2. Only Perfection is Good Enough. One’s “potential” is defined in any way the leader chooses, but in one form or another, cult leaders are always demanding perfection, in the form of devotion, loyalty, willingness to obey, and willingness and ability to recruit others. By demanding perfection, the leader makes it impossible for the follower to fully succeed at anything, including devotion, and therefore it is impossible for the follower to avoid the leader’s abusive criticism. The follower’s status can be raised, at least temporarily, when he demonstrates his willingness to act, abusively and criminally if need be, in accordance with the principle that whatever end is specified by the leader always justifies any means.
3. Incessant Urgency. The more successful and powerful a particular cult becomes, the greater the risk of public exposure, and therefore, the more urgent and hysterical the culture becomes. Anxiety mounting, the leadership of the group becomes more shameless and without boundaries, demanding more and more time, money and energy of the followers, defining enemies of the group to eventually include anyone not in the group, and becoming increasingly punitive of deviance within the ranks.
4. Violation of Boundaries as a Norm. As followers discover that no effort they make is ever good enough to earn the leader’s full recognition, or to make them exempt from the leader’s destructive attacks, they become more and more desperate to please the leader, becoming willing to let down their own boundaries, and to violate the boundaries of others at the leader’s behest.
5. Inner Deviance Must Be Eradicated. Ultimately, followers act on the belief that only the leader’s thoughts and feelings matter and have validity, and the follower must exist only to serve the leader’s aims. The follower actively seeks to negate any aspect of his own subjectivity which the leader might disapprove of.
6. Defend the Leader No Matter What. To most outside observers, the leader’s aims are clearly nothing more than self-aggrandizement. Insiders, however, in spite of little or no evidence on which to base their assertions, cling stubbornly to the belief that the leader is actually pursuing lofty and noble aims. Asked to do anything to enrich the leader, including, in the case of some notorious groups, prostituting themselves, followers obey and find a way to believe that whatever they do is righteous. By remaining loyal to the leader, the followers persuade themselves that their own existence is given meaning and validity by their support of the leader’s mission.

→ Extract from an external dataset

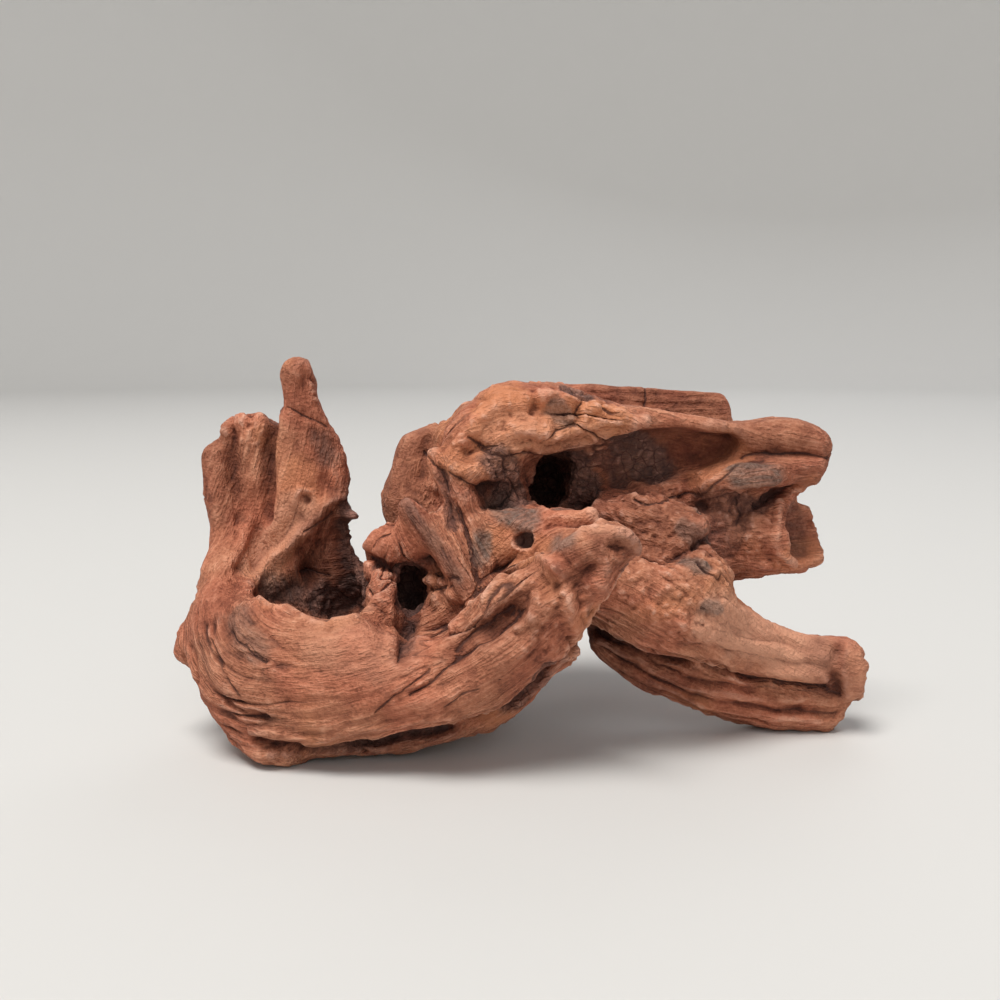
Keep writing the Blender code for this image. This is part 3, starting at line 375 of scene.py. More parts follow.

A cult then can readily be understood as a variant of the traumatizing narcissist’s relational system, in which the leader presents herself as the living embodiment and ultimate master of the principles of her own ideology. Her mission and her ideology are formalized in ways that will vary in the details from one group to another. The group’s goals frequently shift, are proclaimed to the followers with grandiose pomposity, and are often connected to a demand for payment for the privilege of being granted access to the esoteric wisdom. The unstated and disavowed actual goal of any group led by a traumatizing narcissist is for the leader to keep herself in a state of narcissistic hyper-inflation; and the actual job of the follower is to do whatever it takes to help the leader to achieve that aim.
Followers in cults are traumatized in various ways by the different kinds of abuses they are exposed to as they accept the leader’s control over them. Abuse in these situations typically includes intimidation, belittling and humiliation, and more concretely, severe overwork and deprivation of sleep and proper nutrition. The follower’s rewards, which are recognition from the leader and the ensuing prestige they gain within their group, are bestowed and rescinded at the leader’s whim, keeping the follower in a state of instability and fear about displeasing the leader and thereby losing status and favor.
What is often most traumatic for followers who leave cults is the realization that what led them to blind themselves to the sadistic cruelty and the selfishness of the traumatizing narcissist leader was how desperately hungry they became – how willing they became to abandon their own subjectivity and allow themselves to be violated – for any bit of recognition they could get from the leader they idealized. One of the reasons why many of the people who leave cultic groups choose not to identify their own experience as abusive is because to do so would mean acknowledging an extraordinary degree of grief over the loss of a deeply cherished idealized attachment, connected to their most cherished hopes about themselves and about life; along with the unleashing of an extraordinary degree of shame about their own self-deception and gullibility; and shame and rage about the amount of abuse they were willing to endure for the sake of maintaining their tie to the leader. Eventually, the realization that their devotion and labor in the group led to no real personal growth, and to no significant contribution to society, will also become a source of deep shame and regret.”